Takealot launching new international business
The Takealot Group is launching a new standalone business unit focusing on international trade.
Takealot Fulfilment Solutions (TFS) will house the group’s logistics, courier, on-demand, supply chain and international freight capabilities under one brand.
The move forms part of the group’s strategy to grow from the South Africa’s biggest e-commerce provider into a tech-driven fulfilment partner.
The launch of TFS’s full-service global freight capabilities this week is central to the group’s goals. This will allow for simplified importing and exporting of goods.
“TFS is a transformative service designed to empower businesses, improve delivery experiences for consumers and connect communities in meaningful ways,” said Frederik Zietsman, CEO of Takealot Group.
“Built on Takealot’s proven systems, TFS offers smart, integrated solutions that simplify and enhance every step of the delivery process – from first mile to last.”

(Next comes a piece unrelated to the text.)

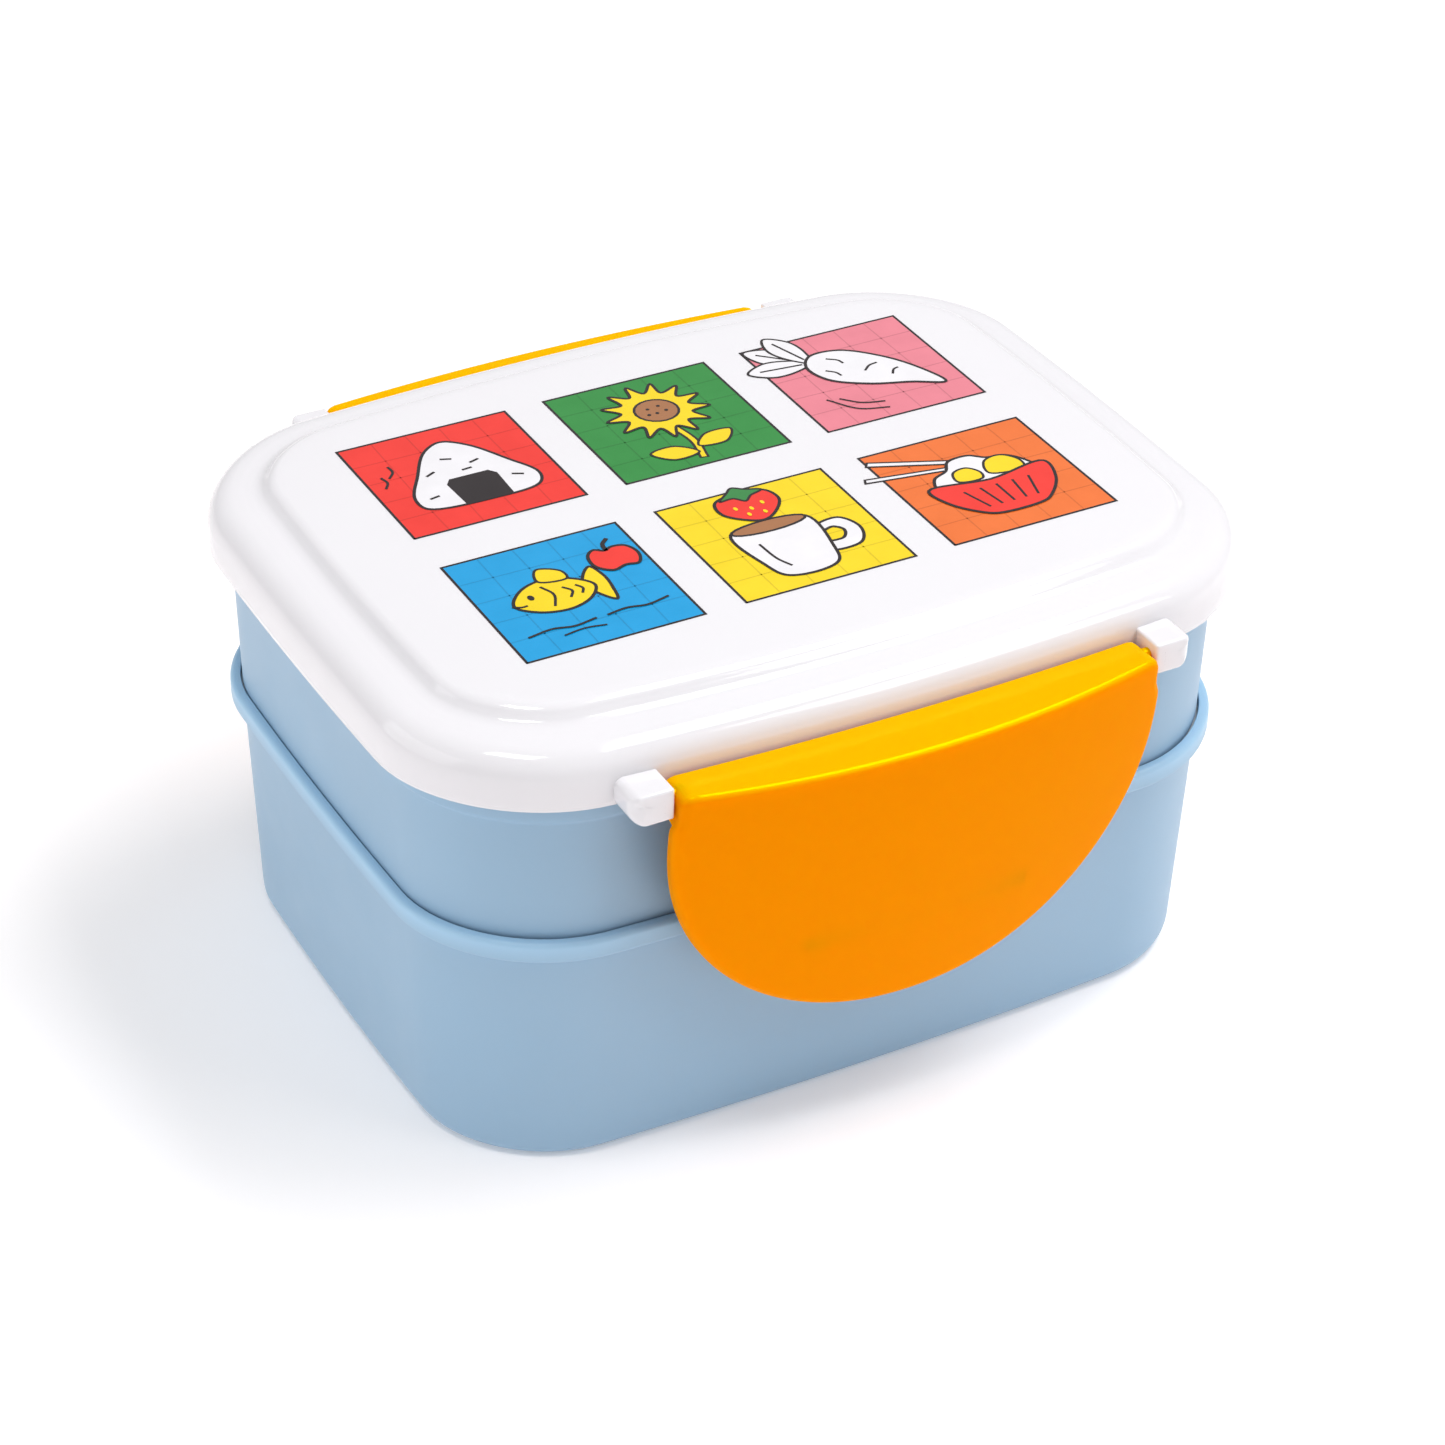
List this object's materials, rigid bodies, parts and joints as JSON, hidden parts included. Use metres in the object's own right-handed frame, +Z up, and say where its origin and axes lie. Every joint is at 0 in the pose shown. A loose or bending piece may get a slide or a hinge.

The new company intends to support a new group of customers, such as established retailers, startups and individuals needing affordable logistics services.
Francois Retief, CEO of TFS, said that the company will offer services to address every aspect of logistics, including from global freight forwarding and warehousing and to meet the growing demand for on-demand delivery services.”
These services draw on the group’s maturing logistics infrastructure, with the network aiming to help businesses collaborate more effectively, allowing for cost efficiencies and optimised delivery times.
“TFS is about creating a seamless fulfilment experience for businesses, consumers and communities alike,” said Retief.
“By leveraging a scalable and dependable logistics ecosystem, TFS helps businesses unlock growth and reach new markets – both locally and internationally.”
Close to breaking even
Takealot’s new business comes as the group tries to break even in South Africa following years of losses
As per its parent company Naspers’ latest results, the group’s revenue grew by 20% in US dollar terms to reach $823 million (around R14 billion).
Takealot Gross Merchandise Value (GMW) increased by 13% year-on-year despite a slow start, with gross profit margin improving by 1%, supported by the strong performance of high-growth segments like Mr D Grocery.
Despite the revenue growth, the group recorded an adjusted loss before interest and taxes (aEBIT) of $12 million (R217.12 million) due to increased marketing amid growing international competition and infrastructure investments.
AEBIT is a non-IFRS measure that refers to EBITDA adjusted for depreciation, amortisation of software and interest on capitalised lease liabilities.
It was previously referred to as a trading profit or loss by the group. Despite not being a standard measure for profit or loss, Naspers said it’s useful for its chief operating decision-maker.
Despite the loss, the latest results still mark an improvement from the group’s $14 million loss seen in 2024.
Naspers said that the Takealot group remains on track to achieve profitability in the 2026 financial year.